The announcement did not feature any commitments of new funding for rangers or maintenance workers at the three new parks. Dos Rios State Park, a 2,100-acre property at the confluence of the Tuolumne and and San Joaquin Rivers which the Newsom administration opened in 2024, is only open on Fridays, Saturdays, and Sundays now, although last year new trails were built, and swimming, boating and hiking is allowed.

Highlighting how far the state has fallen short of its goals, in 2009, the state parks department published a report recommending that 11 new state parks be created in the Central Valley by 2030, totaling 22,485 acres of new land with 1,856 new campsites, 1,048 picnic sites and 10 visitors centers.

“Major trends — including significant population growth, shifting ethnic composition and increasingly sedentary lifestyles — all drive the need for more parks,” the report noted.
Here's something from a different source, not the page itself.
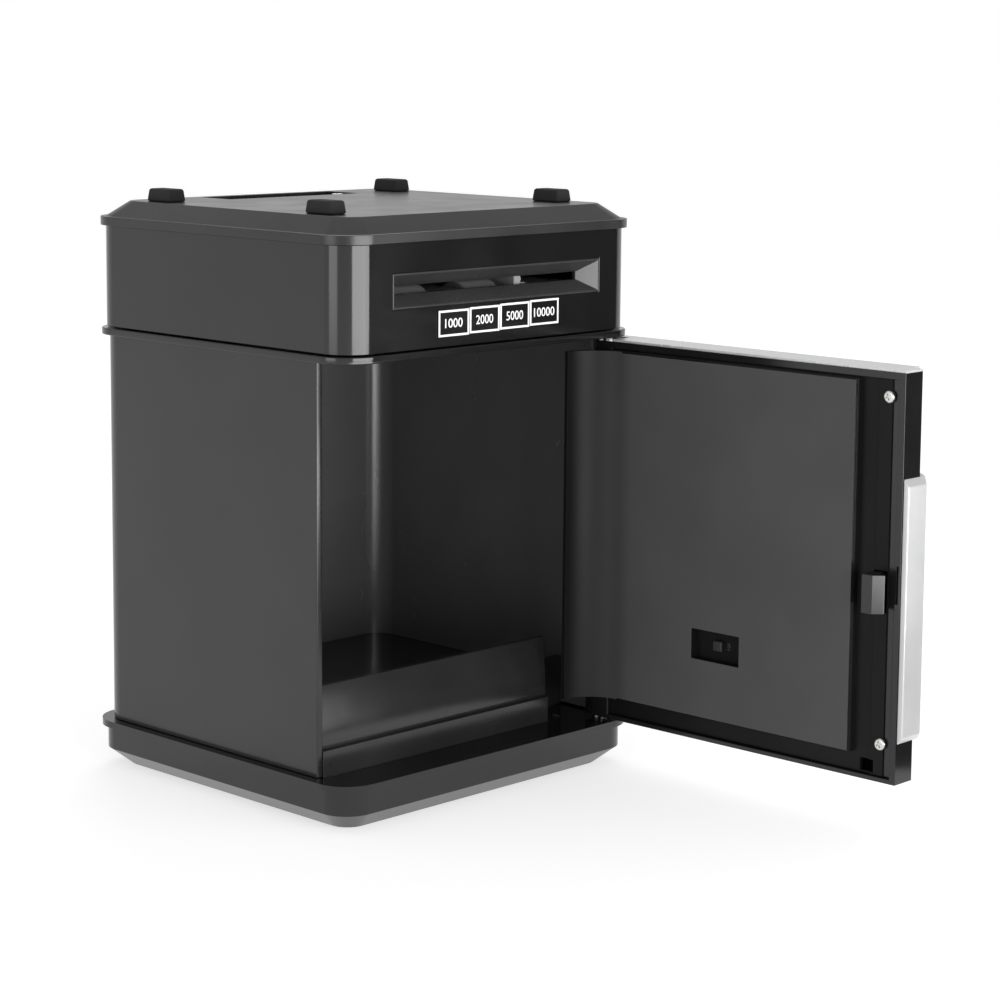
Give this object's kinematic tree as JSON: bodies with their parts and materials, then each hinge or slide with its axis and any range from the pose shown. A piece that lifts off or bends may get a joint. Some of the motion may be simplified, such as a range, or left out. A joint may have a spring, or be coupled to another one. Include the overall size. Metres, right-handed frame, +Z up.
{
  "type": "toy cash machine money bank",
  "caption": "Upright box-shaped money bank with a note slot in its head, a cash compartment behind a hinged keypad door, and rubber pads on top.",
  "frame": {"origin": "centre of the underside of the base", "axes": "+Z up, the front with the door opening faces -Y, the door's hinge is on the +X side"},
  "size_m": [0.138, 0.2462, 0.1942],
  "materials": {
    "black_gloss": "glossy moulded plastic",
    "black_satin": "satin moulded plastic",
    "silver_paint": "silver sprayed plastic",
    "silver_brushed": "brushed silver",
    "pad_rubber": "soft black rubber",
    "roller_rubber": "grey rubber",
    "label_print": "printed sticker",
    "screw_steel": "zinc plated",
    "shaft_steel": "ground steel",
    "white_nylon": "natural nylon",
    "grey_plastic": "moulded",
    "key_plastic": "satin key caps",
    "key_rubber": "silicone sheet",
    "board_green": "solder mask",
    "cell_jacket": "plain sleeve",
    "contact_nickel": "nickel plated",
    "speaker_dark": "pulp cone and magnet",
    "lamp_red": "tinted lens",
    "lamp_green": "tinted lens",
    "lamp_amber": "tinted lens"
  },
  "bodies": {
    "cabinet": {"base_tray": "black_gloss", "base_screws": "screw_steel", "base_deck": "black_gloss", "body_shell": "black_gloss", "cash_tray": "black_gloss", "mid_deck": "black_gloss", "hinge_pin_lower": "shaft_steel", "hinge_pin_upper": "shaft_steel", "head_shell": "black_gloss", "slot_bezel": "black_gloss", "label_plates": "label_print", "top_lid": "black_gloss", "rubber_pads": "pad_rubber", "cell_cover": "black_satin", "cell_cover_screw": "screw_steel", "cell_box": "black_satin", "cells": "cell_jacket", "cell_contacts": "contact_nickel", "roller_brackets": "grey_plastic", "note_guide": "grey_plastic", "drive_motor": "screw_steel", "motor_cradle": "grey_plastic", "board_pillars": "grey_plastic", "control_board": "board_green", "speaker": "speaker_dark"},
    "door": {"door_frame": "black_gloss", "inner_cover": "black_gloss", "cover_screws": "screw_steel", "fascia": "silver_paint", "door_grip": "silver_brushed", "keypad_membrane": "key_rubber", "keypad_board": "board_green", "latch_solenoid": "grey_plastic", "latch_spring": "shaft_steel", "sound_switch": "grey_plastic", "lamp_1": "lamp_green", "lamp_2": "lamp_red", "lamp_3": "lamp_amber"},
    "latch": {"latch_bolt": "black_gloss"},
    "sound_slider": {"sound_knob": "black_satin"},
    "feed_roller": {"drive_shaft": "shaft_steel", "feed_rollers": "roller_rubber", "drive_gear": "white_nylon"},
    "pinch_roller": {"pinch_shaft": "shaft_steel", "pinch_rollers": "roller_rubber"},
    "motor_rotor": {"motor_shaft": "shaft_steel", "motor_pinion": "white_nylon"},
    "key_01_cap": {"key_01": "key_plastic"},
    "key_02_cap": {"key_02": "key_plastic"},
    "key_03_cap": {"key_03": "key_plastic"},
    "key_04_cap": {"key_04": "key_plastic"},
    "key_05_cap": {"key_05": "key_plastic"},
    "key_06_cap": {"key_06": "key_plastic"},
    "key_07_cap": {"key_07": "key_plastic"},
    "key_08_cap": {"key_08": "key_plastic"},
    "key_09_cap": {"key_09": "key_plastic"},
    "key_10_cap": {"key_10": "key_plastic"},
    "key_11_cap": {"key_11": "key_plastic"},
    "key_12_cap": {"key_12": "key_plastic"}
  },
  "joints": [
    {"name": "door_hinge", "type": "hinge", "parent": "cabinet", "child": "door", "pos_m": [0.06015, -0.0552, 0.08], "axis": [0, 0, 1], "range_deg": [-91.25, 15]},
    {"name": "latch_slide", "type": "slide", "parent": "door", "child": "latch", "axis": [0.0218, -0.9998, 0], "range_m": [0, 0.0022], "stiffness_N_per_m": 60},
    {"name": "sound_slide", "type": "slide", "parent": "door", "child": "sound_slider", "axis": [-0.0218, 0.9998, 0], "range_m": [-0.00215, 0.00085]},
    {"name": "feed_spin", "type": "hinge", "parent": "cabinet", "child": "feed_roller", "pos_m": [0, -0.047, 0.1592], "axis": [1, 0, 0], "continuous": true},
    {"name": "pinch_spin", "type": "hinge", "parent": "cabinet", "child": "pinch_roller", "pos_m": [0, -0.047, 0.1727], "axis": [1, 0, 0], "continuous": true},
    {"name": "motor_spin", "type": "hinge", "parent": "cabinet", "child": "motor_rotor", "pos_m": [0.02, -0.03595, 0.1564], "axis": [1, 0, 0], "continuous": true},
    {"name": "key_01_press", "type": "slide", "parent": "door", "child": "key_01_cap", "axis": [-0.9998, -0.0218, 0], "range_m": [0, 0.0008], "stiffness_N_per_m": 400},
    {"name": "key_02_press", "type": "slide", "parent": "door", "child": "key_02_cap", "axis": [-0.9998, -0.0218, 0], "range_m": [0, 0.0008], "stiffness_N_per_m": 400},
    {"name": "key_03_press", "type": "slide", "parent": "door", "child": "key_03_cap", "axis": [-0.9998, -0.0218, 0], "range_m": [0, 0.0008], "stiffness_N_per_m": 400},
    {"name": "key_04_press", "type": "slide", "parent": "door", "child": "key_04_cap", "axis": [-0.9998, -0.0218, 0], "range_m": [0, 0.0008], "stiffness_N_per_m": 400},
    {"name": "key_05_press", "type": "slide", "parent": "door", "child": "key_05_cap", "axis": [-0.9998, -0.0218, 0], "range_m": [0, 0.0008], "stiffness_N_per_m": 400},
    {"name": "key_06_press", "type": "slide", "parent": "door", "child": "key_06_cap", "axis": [-0.9998, -0.0218, 0], "range_m": [0, 0.0008], "stiffness_N_per_m": 400},
    {"name": "key_07_press", "type": "slide", "parent": "door", "child": "key_07_cap", "axis": [-0.9998, -0.0218, 0], "range_m": [0, 0.0008], "stiffness_N_per_m": 400},
    {"name": "key_08_press", "type": "slide", "parent": "door", "child": "key_08_cap", "axis": [-0.9998, -0.0218, 0], "range_m": [0, 0.0008], "stiffness_N_per_m": 400},
    {"name": "key_09_press", "type": "slide", "parent": "door", "child": "key_09_cap", "axis": [-0.9998, -0.0218, 0], "range_m": [0, 0.0008], "stiffness_N_per_m": 400},
    {"name": "key_10_press", "type": "slide", "parent": "door", "child": "key_10_cap", "axis": [-0.9998, -0.0218, 0], "range_m": [0, 0.0008], "stiffness_N_per_m": 400},
    {"name": "key_11_press", "type": "slide", "parent": "door", "child": "key_11_cap", "axis": [-0.9998, -0.0218, 0], "range_m": [0, 0.0008], "stiffness_N_per_m": 400},
    {"name": "key_12_press", "type": "slide", "parent": "door", "child": "key_12_cap", "axis": [-0.9998, -0.0218, 0], "range_m": [0, 0.0008], "stiffness_N_per_m": 400}
  ],
  "couplings": [
    {"joint": "pinch_spin", "follows": "feed_spin", "ratio": -1.6},
    {"joint": "motor_spin", "follows": "feed_spin", "ratio": -2}
  ]
}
Yet almost none of the goals have been met.

Doyle said that for years, state lawmakers and Newsom have been willing to provide money to nonprofit groups to purchase lands, particularly with bond funds, but have been slow to repair aging facilities at existing state parks or invest in opening new ones.

“What families want is a place to go camping with their kids” he said. “They want the bathrooms not to be broken. They want trails to be maintained.”

On Wednesday Newsom also highlighted a new policy in which state parks will begin purchasing or accepting donations of land adjacent to existing parks under a law, SB 630, that he signed last year to cut red tape. The law speeds a notoriously slow process and allows state parks officials to more easily buy lands for less than $1 million or take free donations from environmental groups if the properties abut existing state parks and won’t require hiring new rangers or other staff.

Under that law, last month state parks officials announced plans to add one mile of oceanfront in San Mateo County to Pigeon Point Lighthouse State Historic Park, expand Mount Diablo State Park near Walnut Creek by 101 acres, and add 453 acres to Montgomery Woods State Reserve in Mendocino County, 218 Acres to South Yuba River State Park in Yuba County, and 31 acres to Big Basin Redwoods State Park in the Santa Cruz Mountains to replace ranger housing lost in the 2020 CZU Lightning Complex Fire.

“Californians need a state park system that can grow and evolve. It’s been static for a while” said Sara Barth, executive director of the Sempervirens Fund, a Los Altos-based group that preserves redwood forests. “These new parks are a symbol of a new era. It’s exciting to see a state parks system that is once again receptive to expansion. But for this to all be manifest there will need to be financial support to care for the land and to make it accessible to the public.”